» WRITTEN EXERCISE: Search the listing below for "that". Copy each matching line.

Records with modeling code
========================================
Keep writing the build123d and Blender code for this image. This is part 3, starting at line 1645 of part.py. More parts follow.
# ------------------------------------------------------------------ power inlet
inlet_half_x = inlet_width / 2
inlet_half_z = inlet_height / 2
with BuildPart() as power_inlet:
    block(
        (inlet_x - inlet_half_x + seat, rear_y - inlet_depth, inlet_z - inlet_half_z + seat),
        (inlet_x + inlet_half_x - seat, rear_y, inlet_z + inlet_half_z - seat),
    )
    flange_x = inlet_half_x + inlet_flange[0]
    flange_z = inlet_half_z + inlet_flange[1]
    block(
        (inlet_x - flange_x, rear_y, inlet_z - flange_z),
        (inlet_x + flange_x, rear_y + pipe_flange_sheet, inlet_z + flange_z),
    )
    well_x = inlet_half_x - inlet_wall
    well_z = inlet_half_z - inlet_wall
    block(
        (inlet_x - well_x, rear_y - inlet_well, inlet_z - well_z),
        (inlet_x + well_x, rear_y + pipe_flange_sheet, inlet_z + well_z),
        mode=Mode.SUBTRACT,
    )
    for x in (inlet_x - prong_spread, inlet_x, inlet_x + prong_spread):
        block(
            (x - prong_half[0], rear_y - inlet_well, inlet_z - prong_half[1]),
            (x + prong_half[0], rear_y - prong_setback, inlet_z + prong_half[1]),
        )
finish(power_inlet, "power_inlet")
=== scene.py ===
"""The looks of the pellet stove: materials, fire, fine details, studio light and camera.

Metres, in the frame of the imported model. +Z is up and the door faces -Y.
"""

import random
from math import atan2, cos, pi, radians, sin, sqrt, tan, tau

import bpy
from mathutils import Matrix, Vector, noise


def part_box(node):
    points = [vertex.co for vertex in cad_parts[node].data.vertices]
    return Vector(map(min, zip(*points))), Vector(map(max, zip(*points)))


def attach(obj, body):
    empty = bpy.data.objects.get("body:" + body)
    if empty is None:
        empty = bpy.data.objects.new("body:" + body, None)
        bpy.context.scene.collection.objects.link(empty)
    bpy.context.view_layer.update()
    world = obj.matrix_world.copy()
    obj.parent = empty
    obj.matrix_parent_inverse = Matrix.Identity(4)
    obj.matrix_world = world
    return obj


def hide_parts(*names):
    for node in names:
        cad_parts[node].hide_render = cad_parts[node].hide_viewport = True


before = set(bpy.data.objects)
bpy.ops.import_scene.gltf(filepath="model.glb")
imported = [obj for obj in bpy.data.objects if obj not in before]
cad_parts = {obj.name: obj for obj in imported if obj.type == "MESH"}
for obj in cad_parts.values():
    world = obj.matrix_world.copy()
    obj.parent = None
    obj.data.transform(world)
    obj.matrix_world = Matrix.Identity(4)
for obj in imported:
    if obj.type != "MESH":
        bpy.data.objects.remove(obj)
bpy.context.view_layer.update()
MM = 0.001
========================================
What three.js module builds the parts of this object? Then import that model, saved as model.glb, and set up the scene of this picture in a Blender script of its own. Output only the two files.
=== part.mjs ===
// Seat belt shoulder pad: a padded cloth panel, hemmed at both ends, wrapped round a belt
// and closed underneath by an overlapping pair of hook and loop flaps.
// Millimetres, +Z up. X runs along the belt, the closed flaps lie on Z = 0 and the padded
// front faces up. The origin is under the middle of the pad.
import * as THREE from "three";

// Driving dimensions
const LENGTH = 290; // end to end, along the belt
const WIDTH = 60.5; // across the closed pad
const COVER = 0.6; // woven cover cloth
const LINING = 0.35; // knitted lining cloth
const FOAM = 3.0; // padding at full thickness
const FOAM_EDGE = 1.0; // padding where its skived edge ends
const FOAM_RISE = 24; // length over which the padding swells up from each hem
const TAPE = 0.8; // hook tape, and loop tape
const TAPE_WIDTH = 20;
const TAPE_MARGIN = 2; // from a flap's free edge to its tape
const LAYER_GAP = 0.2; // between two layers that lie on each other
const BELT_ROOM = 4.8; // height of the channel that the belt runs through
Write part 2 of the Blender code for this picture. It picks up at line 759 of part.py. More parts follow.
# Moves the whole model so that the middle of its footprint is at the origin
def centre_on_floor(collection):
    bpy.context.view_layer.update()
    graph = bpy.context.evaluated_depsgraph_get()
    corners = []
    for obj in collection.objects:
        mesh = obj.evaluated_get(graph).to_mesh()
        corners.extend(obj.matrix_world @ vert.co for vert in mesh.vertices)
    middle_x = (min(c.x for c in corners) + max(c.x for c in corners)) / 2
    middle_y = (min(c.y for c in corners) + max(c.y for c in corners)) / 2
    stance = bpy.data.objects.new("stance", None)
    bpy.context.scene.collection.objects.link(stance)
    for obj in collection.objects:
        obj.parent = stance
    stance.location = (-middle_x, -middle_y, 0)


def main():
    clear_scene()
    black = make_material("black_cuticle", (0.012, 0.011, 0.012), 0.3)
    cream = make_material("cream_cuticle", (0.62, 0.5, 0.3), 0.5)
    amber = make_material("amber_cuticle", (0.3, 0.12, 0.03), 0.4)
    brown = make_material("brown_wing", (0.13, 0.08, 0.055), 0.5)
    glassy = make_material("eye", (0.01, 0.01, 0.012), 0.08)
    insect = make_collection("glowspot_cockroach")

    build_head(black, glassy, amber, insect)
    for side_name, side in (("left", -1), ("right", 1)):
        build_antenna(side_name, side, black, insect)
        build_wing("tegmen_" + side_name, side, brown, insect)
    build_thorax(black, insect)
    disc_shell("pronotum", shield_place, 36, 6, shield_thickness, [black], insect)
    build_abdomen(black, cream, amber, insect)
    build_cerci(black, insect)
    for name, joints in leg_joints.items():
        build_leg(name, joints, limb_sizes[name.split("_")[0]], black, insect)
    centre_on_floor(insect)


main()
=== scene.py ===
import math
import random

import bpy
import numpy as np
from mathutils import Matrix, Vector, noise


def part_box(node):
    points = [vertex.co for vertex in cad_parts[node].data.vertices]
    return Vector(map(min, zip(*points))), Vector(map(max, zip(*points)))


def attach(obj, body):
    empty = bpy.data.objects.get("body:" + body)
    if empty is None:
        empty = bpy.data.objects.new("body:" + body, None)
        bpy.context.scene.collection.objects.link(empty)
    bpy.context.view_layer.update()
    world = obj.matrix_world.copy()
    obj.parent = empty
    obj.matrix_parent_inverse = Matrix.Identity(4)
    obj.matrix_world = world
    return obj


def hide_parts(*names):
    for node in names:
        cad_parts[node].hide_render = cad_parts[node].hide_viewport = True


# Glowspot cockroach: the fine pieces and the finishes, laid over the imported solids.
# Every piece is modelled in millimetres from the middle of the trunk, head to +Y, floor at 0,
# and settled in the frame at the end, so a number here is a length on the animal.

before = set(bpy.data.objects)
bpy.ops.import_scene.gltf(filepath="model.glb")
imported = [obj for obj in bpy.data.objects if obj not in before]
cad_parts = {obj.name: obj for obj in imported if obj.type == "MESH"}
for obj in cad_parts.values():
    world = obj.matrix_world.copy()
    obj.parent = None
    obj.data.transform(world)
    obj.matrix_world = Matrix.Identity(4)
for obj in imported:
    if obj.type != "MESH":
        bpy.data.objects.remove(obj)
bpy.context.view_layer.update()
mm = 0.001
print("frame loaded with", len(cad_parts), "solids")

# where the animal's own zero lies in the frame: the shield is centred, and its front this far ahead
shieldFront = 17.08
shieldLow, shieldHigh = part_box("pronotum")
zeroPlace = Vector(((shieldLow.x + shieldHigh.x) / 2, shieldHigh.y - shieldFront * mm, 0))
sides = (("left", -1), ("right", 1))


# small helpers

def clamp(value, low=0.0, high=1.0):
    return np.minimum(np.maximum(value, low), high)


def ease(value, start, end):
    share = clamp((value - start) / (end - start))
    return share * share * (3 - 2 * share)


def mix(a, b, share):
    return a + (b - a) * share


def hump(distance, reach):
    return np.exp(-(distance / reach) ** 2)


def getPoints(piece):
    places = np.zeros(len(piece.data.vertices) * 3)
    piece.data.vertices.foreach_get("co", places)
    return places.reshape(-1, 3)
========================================
» OUTPUT OF THE EXERCISE:
What three.js module builds the parts of this object? Then import that model, saved as model.glb, and set up the scene of this picture in a Blender script of its own. Output only the two files.
const LAYER_GAP = 0.2; // between two layers that lie on each other
const BELT_ROOM = 4.8; // height of the channel that the belt runs through
# Moves the whole model so that the middle of its footprint is at the origin